My kids are teenagers now. But their response to boredom has not changed over the years. While they don’t like being bored, they especially don’t like being forced to do something about it on their own. Mostly because making something out of nothing is tricky, especially for kids. And it takes work.

But that’s where we come in. As parents, we can gently guide and assist them in their boredom-busting efforts and then give them space to take the ideas and run. Here are some tips I’ve found useful over the years as we’ve tried to combat boredom.

Give your kids a little structure first. Even in those more open summer months, start with short chore lists or other responsibilities they need to accomplish. Kids like consistency and routine. They will probably gripe and complain a fair amount, but these structured activities can help them appreciate the downtime when it comes. And hopefully they will be more excited to do something they want to do with the free time they have.

You can also help them create “boredom buster” lists before boredom sets in. Brainstorm things they want to accomplish, activities they love to do, or experiences they want to create. Then, when a boring afternoon strikes, send them to the list to pick an item for themselves. 

If they still need a little help finding something to do, give them one or two options to choose from when they get bored. If they don’t like those options, encourage them to come up with one of their own. They might just need a little help getting their creative juices flowing before they come up with a really great way to tackle their boredom. 

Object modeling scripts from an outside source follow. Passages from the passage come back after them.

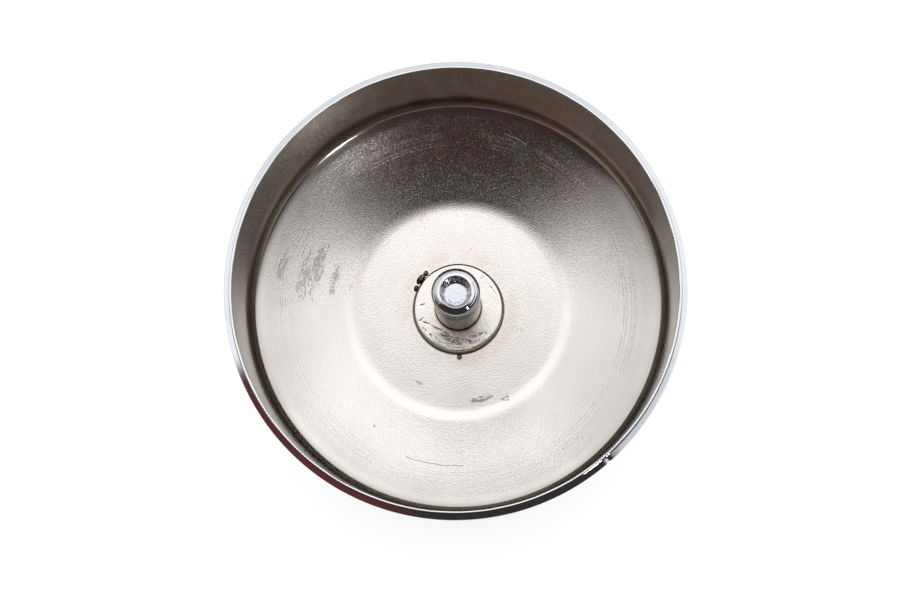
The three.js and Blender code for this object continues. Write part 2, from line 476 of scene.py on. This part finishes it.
def flange_nickel():
    """Flange: satin top with turning lines, olive oxide on its side, rust with painted corner shade where the
    post comes through, and painted shade with oxide underneath.
    """
    g = Graph("flange_nickel")
    grain = g.noise(6, 2, 0.6)
    ragged = g.noise(2.4, 4, 0.65, 0.4)
    top_mm = FLANGE_TOP / MM
    near_side = g.times(g.step(g.z, top_mm - 0.015, top_mm - 0.10), g.step(g.y, -1.0, -4.5))
    side = g.highest(g.step(g.z, top_mm - 0.06, top_mm - 0.22), near_side)
    # painted shade with oxide on the lower side and underside of the flange
    under = g.step(g.z, top_mm - 0.5, top_mm - 0.9)
    low_half = g.step(g.y, 1.0, -5.5)
    brushed = g.noise(1.0, 3, 0.7, vector=g.vector(g.times(g.azimuth, 0.05), g.times(g.radius, 5)))
    worn = g.times(g.step(brushed, 0.50, 0.62), g.step(g.y, -2.6, -4.4), g.step(g.gap(g.x, 0.0), 4.4, 2.0))
    # rust with painted corner shade in a ring round the post
    joint = g.step(g.radius, 3.62, 3.34)
    brim = g.step(g.radius, 5.8, 6.1)
    colour = g.mix(g.times(low_half, 0.16), tuple(1.02 * c for c in NICKEL), SHADED_NICKEL)
    colour = g.mix(g.times(g.step(ragged, 0.55, 0.7), 0.3), colour, TAN_FLAKE)
    colour = g.mix(g.times(worn, 0.5), colour, WORN_NICKEL)
    colour = g.mix(g.times(joint, 0.6), colour, RUST_AND_CORNER_SHADE)
    colour = g.mix(g.times(brim, 0.15), colour, TAN_FLAKE)
    colour = g.mix(g.times(side, 0.85), colour, FLANGE_OLIVE)
    colour = g.mix(g.times(under, 0.85), colour, OXIDE_AND_SHADE)
    rough = g.add(0.14, g.step(grain, 0.35, 0.65, 0.0, 0.06), g.times(worn, 0.12), g.times(side, 0.12))
    lathe = g.noise(1.0, 2, 0.6, vector=g.vector(g.times(g.radius, 9), g.times(g.azimuth, 0.01)))
    height = g.add(g.times(grain, 0.012), g.times(lathe, 0.006), g.times(worn, -0.015))
    return g.finish(colour, rough, height)


# Shallow waves turned into the post: how far below the tip and how deep, in millimetres. The last gets no
# painted shade.
TURNED_WAVES = [(1.6, 0.05), (3.1, 0.045), (4.4, 0.03), (6.2, 0.03)]
SHADED_WAVES = TURNED_WAVES[:3]
DISH_MM = 2.0  # radius within which the dish of the tip is paler, in millimetres


def post_chrome():
    """Post: mirror chrome at the tip, painted shade in the turned grooves under it, dull brown-grey down the
    shank, rust with painted corner shade at the foot."""
    g = Graph("post_chrome")
    grain = g.noise(7, 3, 0.6)
    ragged = g.noise(3.2, 4, 0.6)
    top_mm = POST_TOP / MM
    dull = g.step(g.add(g.z, g.times(ragged, 1.0)), top_mm - 1.2, top_mm - 3.0)
    # rust with painted corner shade where the post stands on the flange
    foot = g.step(g.add(g.z, g.times(ragged, 0.4)), 3.2, 2.85)
    pits = g.times(g.step(ragged, 0.50, 0.62), g.step(g.z, top_mm - 0.75, top_mm - 0.3))
    pits = g.times(pits, g.step(g.gap(g.radius, 1.8), 0.5, 0.2))
    dish = g.times(g.step(g.z, top_mm - 0.3, top_mm - 0.45), g.step(g.radius, DISH_MM + 0.1, DISH_MM - 0.1))
    colour = g.mix(g.times(dull, 0.8), CHROME, DULL_SHANK)
    colour = g.mix(g.times(foot, 0.7), colour, RUST_AND_CORNER_SHADE)
    # painted shade: the first three turned grooves are coloured near black and made less metallic
    groove_shade = g.highest(*[g.step(g.gap(g.z, top_mm - below), 0.45, 0.15) for below, _ in SHADED_WAVES])
    groove_shade = g.times(groove_shade, g.step(ragged, 0.3, 0.55, 0.5, 0.85))
    g.feed(g.shader.inputs["Metallic"], g.math("SUBTRACT", 1.0, g.times(groove_shade, 0.85)))
    colour = g.mix(groove_shade, colour, GROOVE_SHADE_BLACK)
    colour = g.mix(g.times(dish, g.step(ragged, 0.3, 0.6, 0.3, 1.0)), colour, PALE_TIP)
    colour = g.mix(g.times(pits, 0.6), colour, PIT_RED)
    rough = g.add(0.05, g.times(dull, 0.20), g.times(foot, 0.2), g.times(pits, 0.15))
    rough = g.add(rough, g.times(groove_shade, 0.3), g.step(grain, 0.4, 0.7, 0.0, 0.05))
    turning = g.noise(1.0, 2, 0.7, vector=g.vector(g.times(g.z, 11), g.times(g.azimuth, 0.012)))
    height = g.add(g.times(turning, 0.005), g.times(grain, dull, 0.022), g.times(pits, -0.02))
    return g.finish(colour, rough, height)


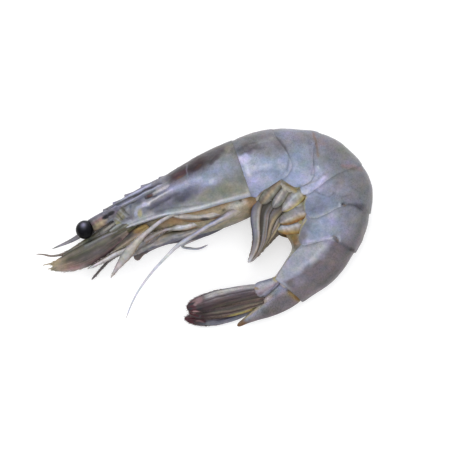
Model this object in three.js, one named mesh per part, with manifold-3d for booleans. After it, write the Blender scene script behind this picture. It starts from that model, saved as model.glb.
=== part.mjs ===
// A raw whole tiger prawn: carapace with its toothed rostrum, stalked eyes, feelers, walking legs, six
// abdominal shell plates over the flesh, five pairs of swimmerets, telson and folded tail fan.
// It lies on its right side with the tail curled under, so the animal's left side faces +Z, its head points
// to -X and its back to +Y. Millimetres. The origin is under the middle of the whole prawn's outline.
import * as THREE from "three";
import { mergeVertices } from "three/addons/utils/BufferGeometryUtils.js";
import Module from "manifold-3d";

const wasm = await Module();
wasm.setup();

// ---------------------------------------------------------------- driving dimensions

const SHELL = 0.6; // thickness of an abdominal plate
const CARAPACE_SHELL = 0.7;
const GAP = 0.3; // clearance between neighbouring pieces
const SHINGLE = 0.45; // how far a plate's rear edge stands out, and its front edge tucks in
const FLESH_INSET = SHINGLE + SHELL + GAP; // flesh surface below the body's mean surface
const REST_SINK = 0.25; // how much of the right side is flattened where it lies
const SIDE_BREAK = 0.62; // share of a flank's run from the back down to its widest line
const WIDEST = -0.1; // height of the widest line, from -1 at the flank's lower edge to 1 at the back
const EDGE_TUCK = 0.2; // how much narrower a flank is at its lower edge than at its widest

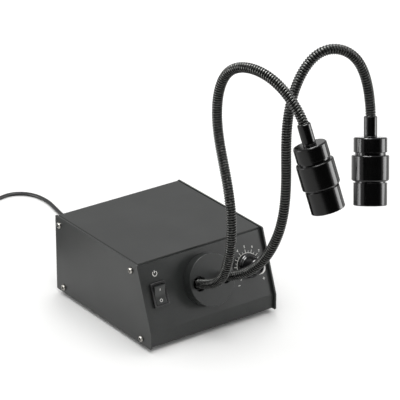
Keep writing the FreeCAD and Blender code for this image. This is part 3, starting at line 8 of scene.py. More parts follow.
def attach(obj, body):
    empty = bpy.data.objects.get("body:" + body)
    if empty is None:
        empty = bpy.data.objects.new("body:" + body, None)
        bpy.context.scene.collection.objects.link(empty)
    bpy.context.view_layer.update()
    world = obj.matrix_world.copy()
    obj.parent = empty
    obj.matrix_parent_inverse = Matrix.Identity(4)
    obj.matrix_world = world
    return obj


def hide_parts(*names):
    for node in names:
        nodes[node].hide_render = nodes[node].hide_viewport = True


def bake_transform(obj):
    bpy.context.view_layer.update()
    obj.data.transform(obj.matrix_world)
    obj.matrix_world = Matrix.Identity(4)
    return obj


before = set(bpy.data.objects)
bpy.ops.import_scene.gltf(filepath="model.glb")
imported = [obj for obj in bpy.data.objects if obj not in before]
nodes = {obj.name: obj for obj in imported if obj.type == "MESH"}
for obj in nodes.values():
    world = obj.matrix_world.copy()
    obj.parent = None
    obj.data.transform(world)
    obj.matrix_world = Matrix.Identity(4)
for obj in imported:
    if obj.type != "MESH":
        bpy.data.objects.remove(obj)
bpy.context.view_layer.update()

# Sizes are real millimetres, counted from under the middle of the housing.
# The frame's own origin is under the rear right foot, so home moves them there.
mm = 0.001
weld = 0.002 * mm    # corners nearer to each other than this become one
home = Vector((-50, -56, 0))
lean = math.atan(20 / 55.5)    # the control panel's slope, from upright
panelUp = Vector((0, math.sin(lean), math.cos(lean)))
panelOut = Vector((0, -math.cos(lean), math.sin(lean)))
panelMiddle = (-59.45, 45.452)    # y and z of the line that the collar and both controls sit on


def at(x, y, z):
    return (Vector((x, y, z)) + home) * mm


def standing(origin, outward, along=Vector((1, 0, 0))):
    # a place whose Z points outward and whose X lies as near as it can to along
    outward = Vector(outward).normalized()
    sideways = (along - outward * along.dot(outward)).normalized()
    place = Matrix((sideways, outward.cross(sideways), outward)).transposed().to_4x4()
    place.translation = origin
    return place


def onPanel(x, up=0.0, out=0.0):
    return standing(at(x, *panelMiddle) + (panelUp * up + panelOut * out) * mm, panelOut)


# Camera, at the photograph's viewing angle
cameraFacts = {"azimuth": -35.65, "elevation": 24.31, "distance": 2120.3, "lens": 224.4,
               "target": (27.8, -12, 93.8)}


def addCamera():
    turn, rise = math.radians(cameraFacts["azimuth"]), math.radians(cameraFacts["elevation"])
    back = Vector((math.sin(turn) * math.cos(rise), -math.cos(turn) * math.cos(rise), math.sin(rise)))
    spot = at(*cameraFacts["target"]) + back * cameraFacts["distance"] * mm
    bpy.ops.object.camera_add(location=spot, rotation=back.to_track_quat("Z", "Y").to_euler())
    camera = bpy.context.object
    camera.name = "studioCamera"
    camera.data.lens = cameraFacts["lens"]
    camera.data.sensor_width = 36
    camera.data.clip_end = 30
    bpy.context.scene.camera = camera


addCamera()
print("camera placed")


# Materials

def tint(code):
    # an sRGB hex colour as the linear one that a shader takes
    parts = [int(code[i:i + 2], 16) / 255 for i in (1, 3, 5)]
    return [c / 12.92 if c <= 0.04045 else ((c + 0.055) / 1.055) ** 2.4 for c in parts] + [1]


def addNode(tree, kind, settings=None, links=None):
    node = tree.nodes.new(kind)
    for key, value in (settings or {}).items():
        if isinstance(key, int) or key in node.inputs:
            node.inputs[key].default_value = value
        else:
            setattr(node, key, value)
    for key, socket in (links or {}).items():
        tree.links.new(socket, node.inputs[key])
    return node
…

When in doubt, here are a few activities that can help foster creativity, ignite imagination, and lead to self-discovery. 

  • Board games
  • Art projects
  • Pick-up sports game (kickball, anyone?)
  • Neighborhood night games
  • Research projects (This could be especially rewarding before future trips. Invite kids to research the history, location, or people of a particular destination.)
  • Scavenger hunts
  • Service projects
  • Learning a new skill
  • Reading a book
  • Photography
  • Gardening
  • Learning/practicing an instrument

Balancing Boredom with Tech

Professionally, I teach high schoolers all day. So I know a little about boredom and tech. In the classroom, I have a love/hate relationship with phones. On one hand, they are amazing tools for learning and growth. On the other hand, I’m fighting them pretty much every minute during class because kids would rather disappear into their phones because they’re “bored” than stretch and learn the material we are covering. 

This same problem happens in our homes. Sometimes we use tech as a crutch to combat boredom rather than as a tool to respond to boredom. It’s tempting to answer the “I’m bored” complaint with another video, one more game, or just a few more minutes (hours) scrolling social media. But when used properly, tech can be an ally to boredom-busting attempts rather than the enemy. And we’re right back to the question of balance. 

It’s important to set screen time limits or scheduling screen time after unscheduled screen-free moments during the day. Without screens, kids have the opportunity to look up and around themselves for something to do. Limiting screen time can initiate creativity, improve social interactions, and strengthen mental health. 

When determining whether tech should be part of the boredom solution, consider how it’s used. Do our kids go to their phones to fill time or wander aimlessly? Or are they using these valuable tools to learn, create, or grow? Electronics can help kids develop new skills, create projects (You should hear some of the music my son writes electronically with the help of online tutorials), or discover new information. The key is in the outcome. If the tech can help accomplish another task, it’s a great tool for fighting boredom.

Mastering the Balancing Act

The good news is that after so much practice, moms are master balancers. We’re pretty good at knowing which way to lean to help our kids out. So, if you’re ever wondering if you should find something for your kids to do or let them be bored, give boredom a try. They may not always love it. But if they can see boredom as a challenge to overcome rather than an experience to endure, they can develop some amazing skills and abilities, use their resources wisely, and have fun in unexpected ways—all of their own making. And for that, they’ll thank you later.